Analyst: CUs Have ‘Lost Their Way’ in Small Business Lending as Approvals Sink

NEW YORK–Approval rates for small business loan applications rose to another post-recession record (27.9%) at banks of $10 billion or more in assets, but hit a record low during September at credit unions, according to one just-released survey.

The results were released as part of the Biz2Credit Small Business Lending Index, which further found approval percentages also stayed slightly above 50% at small banks in September.

“Bank lending to small businesses remains strong at big banks and regional and community banks. With the recent Fed announcement that interest rates will drop, I expect business lending will continue to grow for the rest of 2019,” said Biz2Credit CEO Rohit Arora, who oversees the monthly research derived from more than 1,000 small business credit applications on his company’s online lending platform.

Small bank approvals of small business loan applications in September remained at 50.3%, according to Biz2Credit.

“Traditional bank loans and SBA loans are available at smaller banks. Because of the overall strength of the economy, greater numbers of businesses qualify for funding,” Arora explained. “Having approval rates above the 50% mark is indeed a good sign.”

Credit Union Performance

Credit unions’ approval rates fell to 39.7% in September, slipping from the 40% mark in August. The figure is a record low since Biz2Credit began analyzing business loan approval percentages in 2011, the company said.

“Other categories of lenders are all moving to digital applications.
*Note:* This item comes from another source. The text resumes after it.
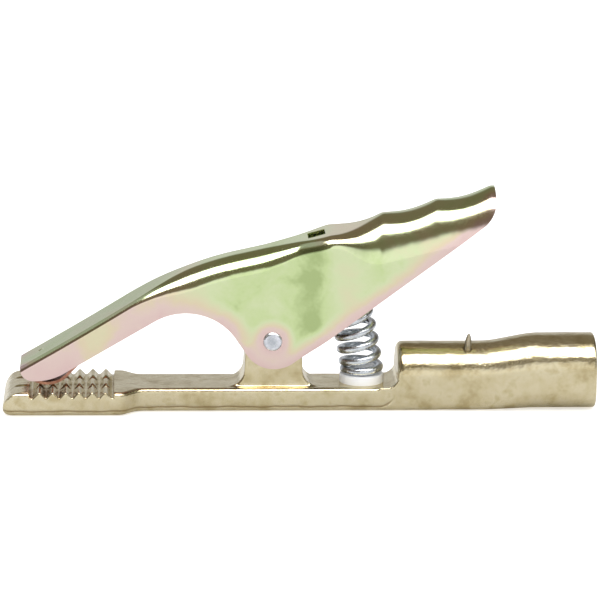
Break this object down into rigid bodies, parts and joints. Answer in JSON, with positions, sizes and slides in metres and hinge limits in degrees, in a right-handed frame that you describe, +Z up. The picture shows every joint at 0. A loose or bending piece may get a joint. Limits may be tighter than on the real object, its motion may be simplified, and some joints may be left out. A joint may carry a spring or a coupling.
{
  "type": "ground clamp",
  "caption": "Spring-closed tong clamp for a welding return cable: brass lower jaw and cable socket, pressed steel lever, copper contact and hinge rivet.",
  "frame": {"origin": "on the flat underside, straight below the hinge axis, midway between the two sides", "axes": "+X along the arm towards the cable socket, +Z up from the underside, hinge axis along Y"},
  "size_m": [0.2104, 0.033, 0.0795],
  "materials": {
    "cast_brass": "as cast, tumbled",
    "pin_brass": "drawn",
    "white_nylon": "moulded",
    "zinc_wire": "bright zinc plate",
    "shunt_copper": "bare copper leaves",
    "zinc_fastener": "zinc plate",
    "yellow_chromate_steel": "iridescent yellow chromate on zinc",
    "shoe_copper": "bare copper",
    "zinc_rivet": "zinc plate"
  },
  "bodies": {
    "lower_arm": {"lower_arm_casting": "cast_brass", "cable_drive_pin": "pin_brass", "spring_seat": "white_nylon", "return_spring": "zinc_wire", "shunt_strap": "shunt_copper", "shunt_screw": "zinc_fastener", "shunt_washer": "zinc_fastener"},
    "upper_lever": {"handle_stamping": "yellow_chromate_steel", "contact_shoe": "shoe_copper", "shunt_rivet": "shoe_copper", "pivot_rivet": "zinc_rivet"}
  },
  "joints": [
    {"name": "jaw_hinge", "type": "hinge", "parent": "lower_arm", "child": "upper_lever", "pos_m": [0, 0, 0.0254], "axis": [0, 1, 0], "range_deg": [0, 28], "deforming": ["return_spring", "shunt_strap"]}
  ]
}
I would say that credit unions have lost their way in small business lending in today’s low interest rate environment,” said Arora. “Certainly, the member business lending cap (12.25% of their assets) does not help. Meanwhile, banks and institutional lenders are more aggressive in small business lending.”

Institutional Lenders

Institutional lenders’ approval rates again rose one-tenth of a percent to 65.9% from August’s figure of 65.8% in the Biz2Credit survey.

“Institutional lenders are a good source of small business loans and have been for the past several years,” Arora said. “They provide funding at attractive rates and terms.”
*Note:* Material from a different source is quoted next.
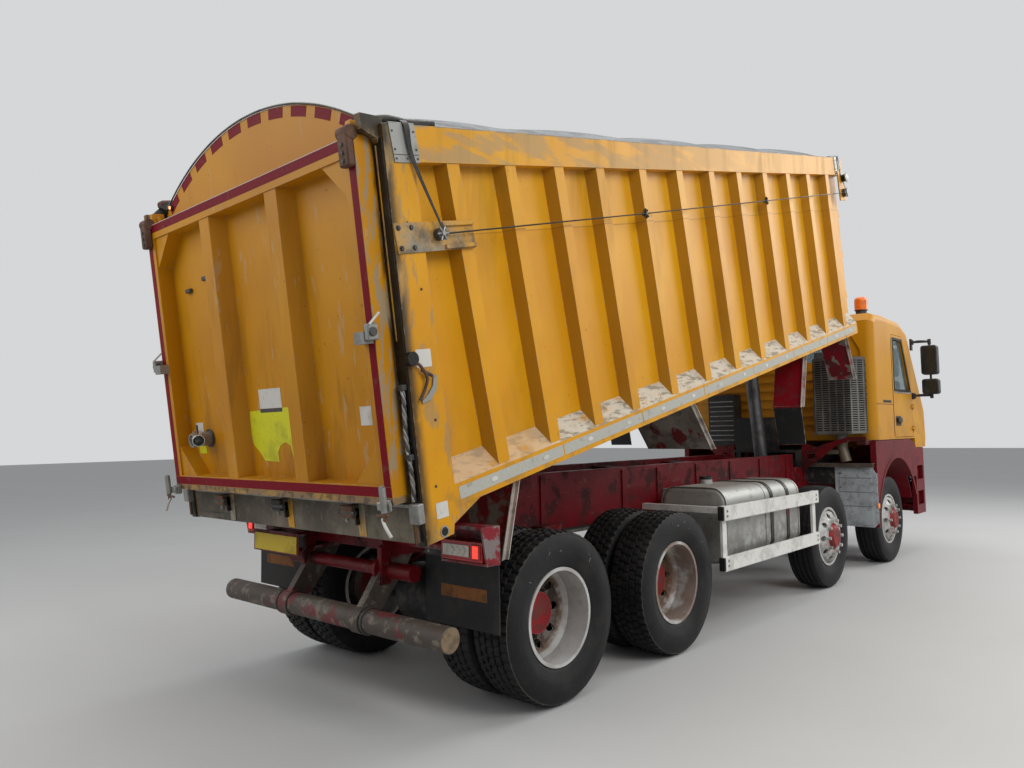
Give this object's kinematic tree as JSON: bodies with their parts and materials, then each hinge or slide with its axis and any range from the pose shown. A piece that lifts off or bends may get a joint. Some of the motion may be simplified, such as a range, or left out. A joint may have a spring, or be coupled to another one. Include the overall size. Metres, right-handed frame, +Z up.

Small business loan approval rates among alternative lenders slipped one-tenth of a percent to 56.5% from 56.6% in August.

“Non-bank alternative lenders are a viable funding source for companies whose credit scores do not qualify them for traditional bank loans,” Arora said. “Even as bank lending shows growing strength, alternative lenders are valuable as a funding source to many small business owners – especially ones who have credit scores of 650 or less.”